Search
Library / Glossary / Zwischenzug
Glossary · entry

Zwischenzug

An 'in-between move' — a forcing intermediate move inserted into a sequence the opponent expected to be automatic.

A zwischenzug — literally an “in-between move” in German — is one of the most elegant resources in tactical chess. The opponent has played a move that appears to force a particular reply: a capture, a recapture, an exchange. The zwischenzug interrupts the expected sequence with a move that delivers an even stronger threat, and only after the opponent answers that does the original reply happen.

The pattern usually involves a check or a capture that the opponent cannot ignore. If White captures a piece on c6, expecting the automatic recapture, and Black instead plays a check that wins a queen — the check is the zwischenzug. After Black has gained the queen, the original recapture happens anyway, but the material situation has changed.

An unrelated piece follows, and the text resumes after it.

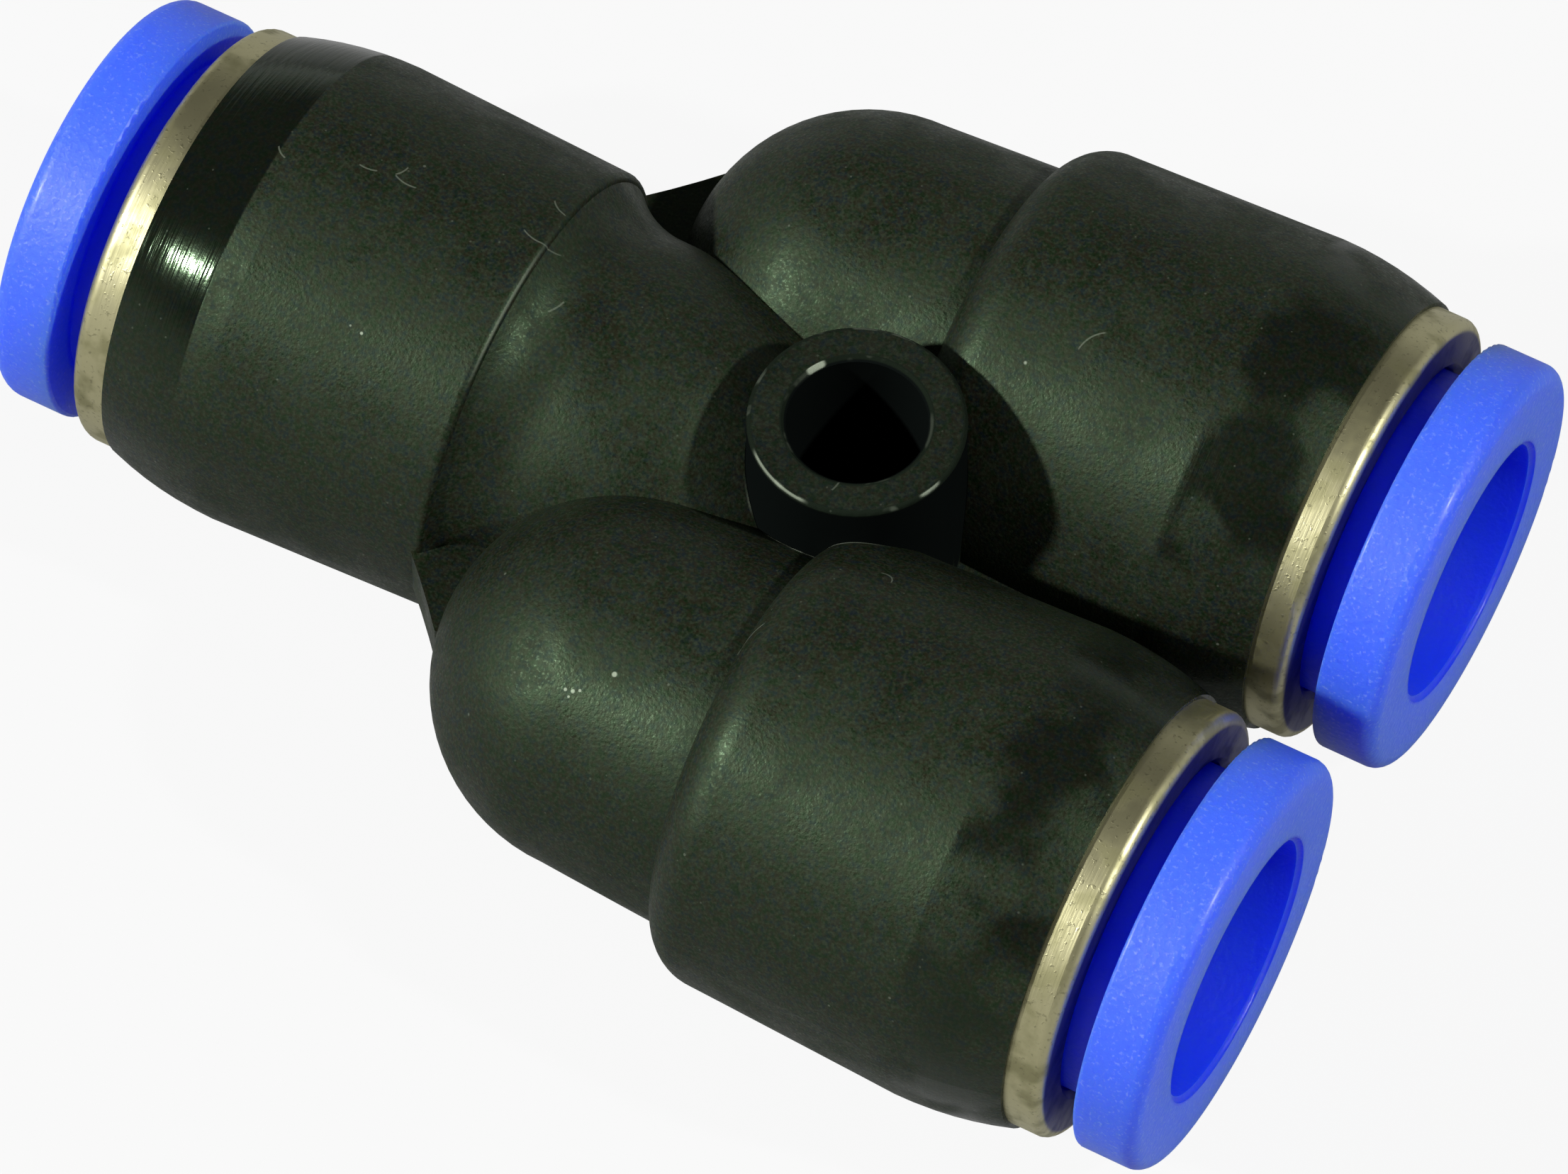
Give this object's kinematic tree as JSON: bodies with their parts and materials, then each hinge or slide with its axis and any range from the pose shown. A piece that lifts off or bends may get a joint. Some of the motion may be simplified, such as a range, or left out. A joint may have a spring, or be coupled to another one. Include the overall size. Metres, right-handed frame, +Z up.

The motif’s value is that it overturns lazy calculation. Players who assume that a capture must be recaptured immediately miss zwischenzugs constantly. Strong players check for in-between moves before committing to any forcing sequence, and many tactical puzzles are built around the surprise of the intermediate move.

The English-language name in-between move is sometimes used interchangeably, but the German term has survived because it captures the rhythm of the idea: zwischen is the moment between two beats, and that is exactly where the move lives.